Object data in JSON:
============================================================

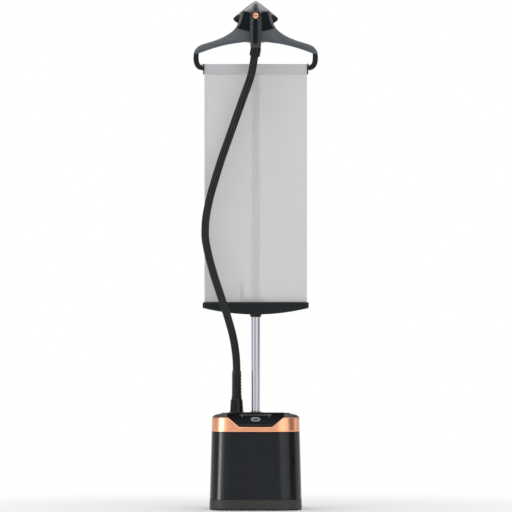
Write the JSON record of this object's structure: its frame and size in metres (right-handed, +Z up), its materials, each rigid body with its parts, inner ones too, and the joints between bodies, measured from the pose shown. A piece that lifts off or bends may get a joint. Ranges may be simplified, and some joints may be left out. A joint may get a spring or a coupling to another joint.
{
  "type": "garment steamer",
  "caption": "Upright garment steamer: steam base with water tank, telescopic pole, clothes hanger, roll-up pressing board and a kite-shaped handset on a braided hose.",
  "frame": {"origin": "on the floor, under the centre of the base", "axes": "+Z up along the pole, -Y towards the user and the control panel, +X to the user's right"},
  "size_m": [0.4048, 0.2898, 1.651],
  "materials": {
    "body_gloss": "high gloss blue-black",
    "panel_satin": "satin black",
    "copper_trim": "polished copper-coloured plating",
    "skirt_plastic": "satin olive grey",
    "silver_trim": "satin silver plating",
    "pole_metal": "polished",
    "inner_steel": "brushed",
    "hanger_plastic": "satin slate grey",
    "black_plastic": "satin black",
    "gloss_black": "gloss black",
    "head_grey": "satin silver-grey",
    "sole_metal": "fine brushed",
    "handle_grey": "fine-textured dark grey",
    "hose_braid": "black diagonal textile braid",
    "rubber_black": "matt",
    "board_mesh": "light grey translucent mesh",
    "tank_smoke": "smoke-tinted clear plastic",
    "circuit_green": "solder mask green",
    "white_plastic": "natural white"
  },
  "bodies": {
    "base": {"base_plate": "black_plastic", "base_skirt": "skirt_plastic", "body_shell": "body_gloss", "copper_band": "copper_trim", "top_panel": "panel_satin", "control_panel": "panel_satin", "button_bezel": "silver_trim", "scale_lens": "gloss_black", "hose_connector": "black_plastic", "hose_relief": "rubber_black", "foot_left": "rubber_black", "foot_right": "rubber_black", "wheel_axle": "inner_steel", "boiler": "inner_steel", "heating_element": "inner_steel", "thermostat": "white_plastic", "steam_tube": "white_plastic", "water_pump": "white_plastic", "feed_tube": "white_plastic", "pump_tube": "white_plastic", "control_board": "circuit_green", "power_inlet": "black_plastic", "tank_bay": "black_plastic", "lower_tube": "pole_metal", "lower_lock_collar": "black_plastic", "roller_case": "black_plastic", "case_end_left": "black_plastic", "case_end_right": "black_plastic", "board_fabric": "board_mesh", "case_bracket": "black_plastic", "hose_lower": "hose_braid"},
    "mast": {"upper_tube": "pole_metal", "upper_lock_collar": "black_plastic", "hanger_stem": "black_plastic", "hanger_hub": "hanger_plastic", "hanger_arm_left": "hanger_plastic", "hanger_arm_right": "hanger_plastic", "end_hook_left": "black_plastic", "end_hook_right": "black_plastic", "cradle_panel": "gloss_black", "board_top_bar": "board_mesh", "hose_upper": "hose_braid"},
    "handset": {"soleplate": "sole_metal", "head_rim": "black_plastic", "head_cover": "head_grey", "handle_shell_left": "handle_grey", "handle_shell_right": "handle_grey", "handle_inlay": "gloss_black", "steam_pipe": "white_plastic", "handle_cuff": "black_plastic"},
    "thumb_button": {"steam_button": "copper_trim"},
    "start_button": {"power_button": "silver_trim"},
    "tank": {"water_tank": "tank_smoke", "tank_lid": "panel_satin"},
    "cap": {"filler_cap": "silver_trim"},
    "lower_lever": {"lower_lock_lever": "black_plastic"},
    "upper_lever": {"upper_lock_lever": "black_plastic"},
    "roller": {"roller_tube": "pole_metal"},
    "left_wheel": {"wheel_left": "rubber_black"},
    "right_wheel": {"wheel_right": "rubber_black"}
  },
  "joints": [
    {"name": "mast_slide", "type": "slide", "parent": "base", "child": "mast", "axis": [0, 0, 1], "range_m": [-0.26, 0], "deforming": ["board_fabric", "hose_lower"]},
    {"name": "handset_lift", "type": "slide", "parent": "mast", "child": "handset", "axis": [0, 0, 1], "range_m": [0, 0.1], "deforming": ["hose_upper"]},
    {"name": "thumb_press", "type": "slide", "parent": "handset", "child": "thumb_button", "axis": [0, 1, 0], "range_m": [0, 0.0025], "stiffness_N_per_m": 400, "springref_m": -0.001},
    {"name": "start_press", "type": "slide", "parent": "base", "child": "start_button", "axis": [0, 0.6497, -0.7602], "range_m": [0, 0.0015], "stiffness_N_per_m": 400, "springref_m": -0.001},
    {"name": "tank_lift", "type": "slide", "parent": "base", "child": "tank", "axis": [0, 0, 1], "range_m": [0, 0.23]},
    {"name": "cap_flip", "type": "hinge", "parent": "tank", "child": "cap", "pos_m": [0.045, 0.1065, 0.3095], "axis": [-1, 0, 0], "range_deg": [0, 110]},
    {"name": "lower_lever_flip", "type": "hinge", "parent": "base", "child": "lower_lever", "pos_m": [0, 0.021, 1.0665], "axis": [1, 0, 0], "range_deg": [0, 100]},
    {"name": "upper_lever_flip", "type": "hinge", "parent": "mast", "child": "upper_lever", "pos_m": [0, 0.021, 1.369], "axis": [1, 0, 0], "range_deg": [0, 100]},
    {"name": "roller_spin", "type": "hinge", "parent": "base", "child": "roller", "pos_m": [0, -0.0453, 0.6623], "axis": [1, 0, 0], "range_deg": [-1790, 0]},
    {"name": "left_wheel_spin", "type": "hinge", "parent": "base", "child": "left_wheel", "pos_m": [-0.105, 0.105, 0.025], "axis": [1, 0, 0], "continuous": true},
    {"name": "right_wheel_spin", "type": "hinge", "parent": "base", "child": "right_wheel", "pos_m": [0.105, 0.105, 0.025], "axis": [1, 0, 0], "continuous": true}
  ],
  "couplings": [
    {"joint": "roller_spin", "follows": "mast_slide", "rad_per_m": 120}
  ]
}
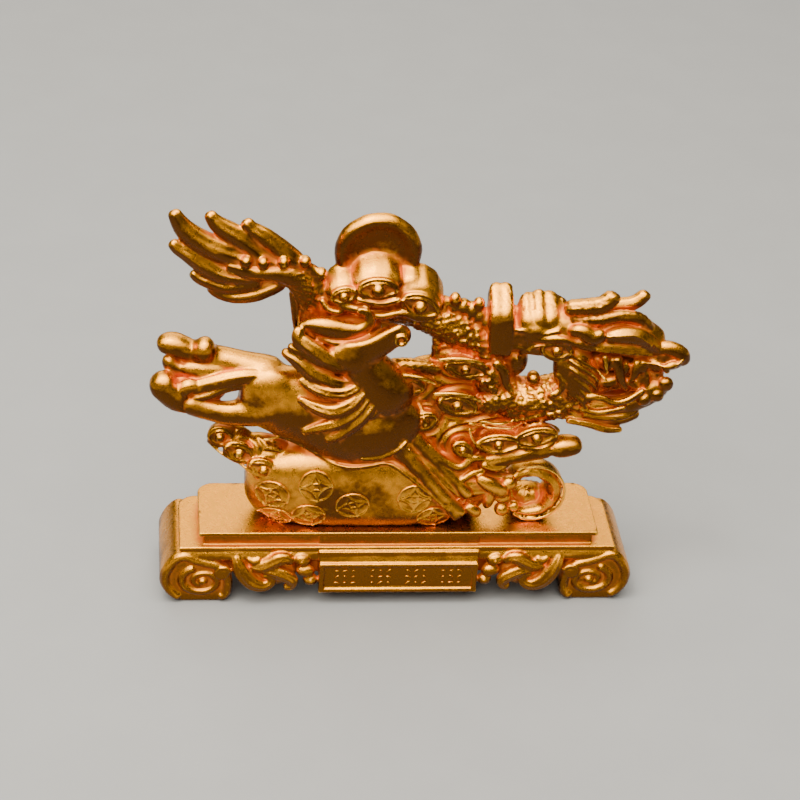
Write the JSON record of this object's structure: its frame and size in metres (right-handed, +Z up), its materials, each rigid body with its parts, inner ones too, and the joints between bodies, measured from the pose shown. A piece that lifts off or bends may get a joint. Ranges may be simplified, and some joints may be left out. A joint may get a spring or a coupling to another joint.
{
  "type": "dragon sculpture",
  "caption": "Gilded ornament of a dragon flying beside a horse that gallops over a sack of coins, with a disc and clouds, on a stepped plinth with volute feet.",
  "frame": {"origin": "on the surface it stands on, under the middle of the whole ornament's bounding box", "axes": "+X along the plinth towards the dragon's snout, +Y from the plaque towards the plain back, +Z up"},
  "size_m": [0.2, 0.0394, 0.159],
  "materials": {
    "gilt_plinth": "grainy gilding with orange-red glaze in the recesses",
    "gilt_figure": "polished gilding with orange-red glaze in the recesses"
  },
  "bodies": {
    "root": {"plinth": "gilt_plinth", "dragon_and_horse": "gilt_figure"}
  },
  "joints": []
}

============================================================

Directions — Output the records above in their entirety, exactly.

Completed exercise —
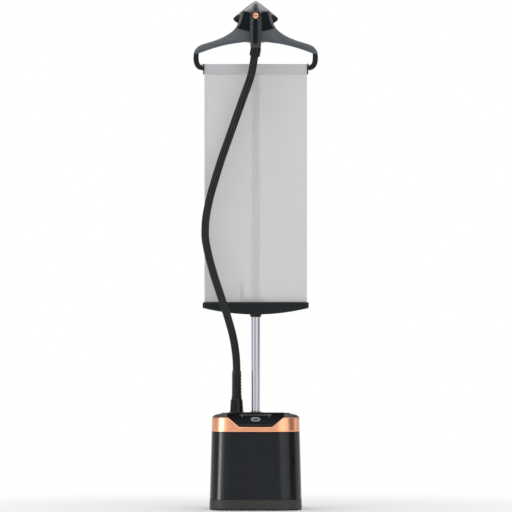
Write the JSON record of this object's structure: its frame and size in metres (right-handed, +Z up), its materials, each rigid body with its parts, inner ones too, and the joints between bodies, measured from the pose shown. A piece that lifts off or bends may get a joint. Ranges may be simplified, and some joints may be left out. A joint may get a spring or a coupling to another joint.
{
  "type": "garment steamer",
  "caption": "Upright garment steamer: steam base with water tank, telescopic pole, clothes hanger, roll-up pressing board and a kite-shaped handset on a braided hose.",
  "frame": {"origin": "on the floor, under the centre of the base", "axes": "+Z up along the pole, -Y towards the user and the control panel, +X to the user's right"},
  "size_m": [0.4048, 0.2898, 1.651],
  "materials": {
    "body_gloss": "high gloss blue-black",
    "panel_satin": "satin black",
    "copper_trim": "polished copper-coloured plating",
    "skirt_plastic": "satin olive grey",
    "silver_trim": "satin silver plating",
    "pole_metal": "polished",
    "inner_steel": "brushed",
    "hanger_plastic": "satin slate grey",
    "black_plastic": "satin black",
    "gloss_black": "gloss black",
    "head_grey": "satin silver-grey",
    "sole_metal": "fine brushed",
    "handle_grey": "fine-textured dark grey",
    "hose_braid": "black diagonal textile braid",
    "rubber_black": "matt",
    "board_mesh": "light grey translucent mesh",
    "tank_smoke": "smoke-tinted clear plastic",
    "circuit_green": "solder mask green",
    "white_plastic": "natural white"
  },
  "bodies": {
    "base": {"base_plate": "black_plastic", "base_skirt": "skirt_plastic", "body_shell": "body_gloss", "copper_band": "copper_trim", "top_panel": "panel_satin", "control_panel": "panel_satin", "button_bezel": "silver_trim", "scale_lens": "gloss_black", "hose_connector": "black_plastic", "hose_relief": "rubber_black", "foot_left": "rubber_black", "foot_right": "rubber_black", "wheel_axle": "inner_steel", "boiler": "inner_steel", "heating_element": "inner_steel", "thermostat": "white_plastic", "steam_tube": "white_plastic", "water_pump": "white_plastic", "feed_tube": "white_plastic", "pump_tube": "white_plastic", "control_board": "circuit_green", "power_inlet": "black_plastic", "tank_bay": "black_plastic", "lower_tube": "pole_metal", "lower_lock_collar": "black_plastic", "roller_case": "black_plastic", "case_end_left": "black_plastic", "case_end_right": "black_plastic", "board_fabric": "board_mesh", "case_bracket": "black_plastic", "hose_lower": "hose_braid"},
    "mast": {"upper_tube": "pole_metal", "upper_lock_collar": "black_plastic", "hanger_stem": "black_plastic", "hanger_hub": "hanger_plastic", "hanger_arm_left": "hanger_plastic", "hanger_arm_right": "hanger_plastic", "end_hook_left": "black_plastic", "end_hook_right": "black_plastic", "cradle_panel": "gloss_black", "board_top_bar": "board_mesh", "hose_upper": "hose_braid"},
    "handset": {"soleplate": "sole_metal", "head_rim": "black_plastic", "head_cover": "head_grey", "handle_shell_left": "handle_grey", "handle_shell_right": "handle_grey", "handle_inlay": "gloss_black", "steam_pipe": "white_plastic", "handle_cuff": "black_plastic"},
    "thumb_button": {"steam_button": "copper_trim"},
    "start_button": {"power_button": "silver_trim"},
    "tank": {"water_tank": "tank_smoke", "tank_lid": "panel_satin"},
    "cap": {"filler_cap": "silver_trim"},
    "lower_lever": {"lower_lock_lever": "black_plastic"},
    "upper_lever": {"upper_lock_lever": "black_plastic"},
    "roller": {"roller_tube": "pole_metal"},
    "left_wheel": {"wheel_left": "rubber_black"},
    "right_wheel": {"wheel_right": "rubber_black"}
  },
  "joints": [
    {"name": "mast_slide", "type": "slide", "parent": "base", "child": "mast", "axis": [0, 0, 1], "range_m": [-0.26, 0], "deforming": ["board_fabric", "hose_lower"]},
    {"name": "handset_lift", "type": "slide", "parent": "mast", "child": "handset", "axis": [0, 0, 1], "range_m": [0, 0.1], "deforming": ["hose_upper"]},
    {"name": "thumb_press", "type": "slide", "parent": "handset", "child": "thumb_button", "axis": [0, 1, 0], "range_m": [0, 0.0025], "stiffness_N_per_m": 400, "springref_m": -0.001},
    {"name": "start_press", "type": "slide", "parent": "base", "child": "start_button", "axis": [0, 0.6497, -0.7602], "range_m": [0, 0.0015], "stiffness_N_per_m": 400, "springref_m": -0.001},
    {"name": "tank_lift", "type": "slide", "parent": "base", "child": "tank", "axis": [0, 0, 1], "range_m": [0, 0.23]},
    {"name": "cap_flip", "type": "hinge", "parent": "tank", "child": "cap", "pos_m": [0.045, 0.1065, 0.3095], "axis": [-1, 0, 0], "range_deg": [0, 110]},
    {"name": "lower_lever_flip", "type": "hinge", "parent": "base", "child": "lower_lever", "pos_m": [0, 0.021, 1.0665], "axis": [1, 0, 0], "range_deg": [0, 100]},
    {"name": "upper_lever_flip", "type": "hinge", "parent": "mast", "child": "upper_lever", "pos_m": [0, 0.021, 1.369], "axis": [1, 0, 0], "range_deg": [0, 100]},
    {"name": "roller_spin", "type": "hinge", "parent": "base", "child": "roller", "pos_m": [0, -0.0453, 0.6623], "axis": [1, 0, 0], "range_deg": [-1790, 0]},
    {"name": "left_wheel_spin", "type": "hinge", "parent": "base", "child": "left_wheel", "pos_m": [-0.105, 0.105, 0.025], "axis": [1, 0, 0], "continuous": true},
    {"name": "right_wheel_spin", "type": "hinge", "parent": "base", "child": "right_wheel", "pos_m": [0.105, 0.105, 0.025], "axis": [1, 0, 0], "continuous": true}
  ],
  "couplings": [
    {"joint": "roller_spin", "follows": "mast_slide", "rad_per_m": 120}
  ]
}
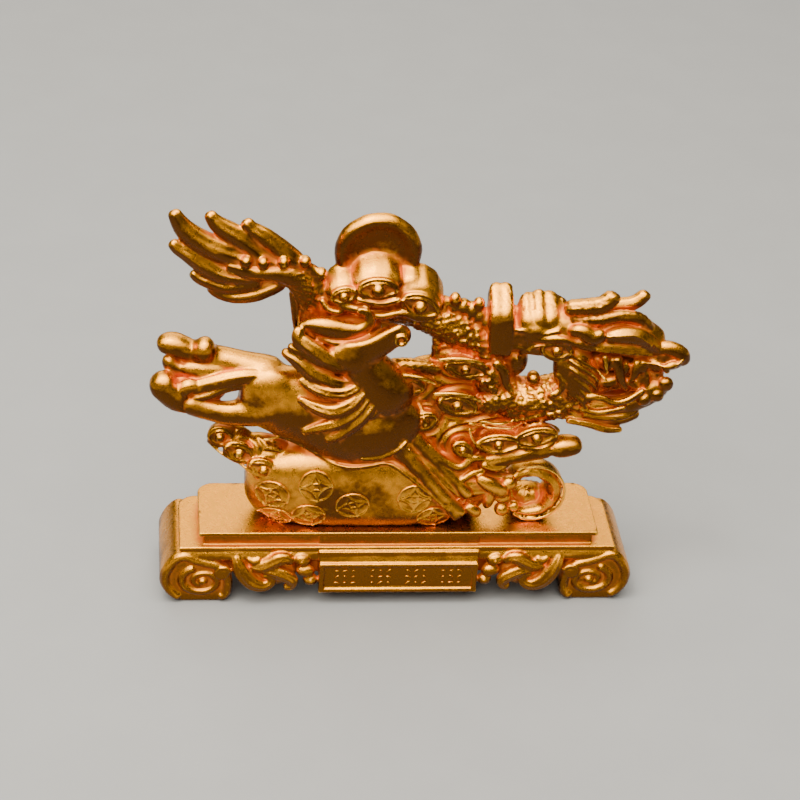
Write the JSON record of this object's structure: its frame and size in metres (right-handed, +Z up), its materials, each rigid body with its parts, inner ones too, and the joints between bodies, measured from the pose shown. A piece that lifts off or bends may get a joint. Ranges may be simplified, and some joints may be left out. A joint may get a spring or a coupling to another joint.
{
  "type": "dragon sculpture",
  "caption": "Gilded ornament of a dragon flying beside a horse that gallops over a sack of coins, with a disc and clouds, on a stepped plinth with volute feet.",
  "frame": {"origin": "on the surface it stands on, under the middle of the whole ornament's bounding box", "axes": "+X along the plinth towards the dragon's snout, +Y from the plaque towards the plain back, +Z up"},
  "size_m": [0.2, 0.0394, 0.159],
  "materials": {
    "gilt_plinth": "grainy gilding with orange-red glaze in the recesses",
    "gilt_figure": "polished gilding with orange-red glaze in the recesses"
  },
  "bodies": {
    "root": {"plinth": "gilt_plinth", "dragon_and_horse": "gilt_figure"}
  },
  "joints": []
}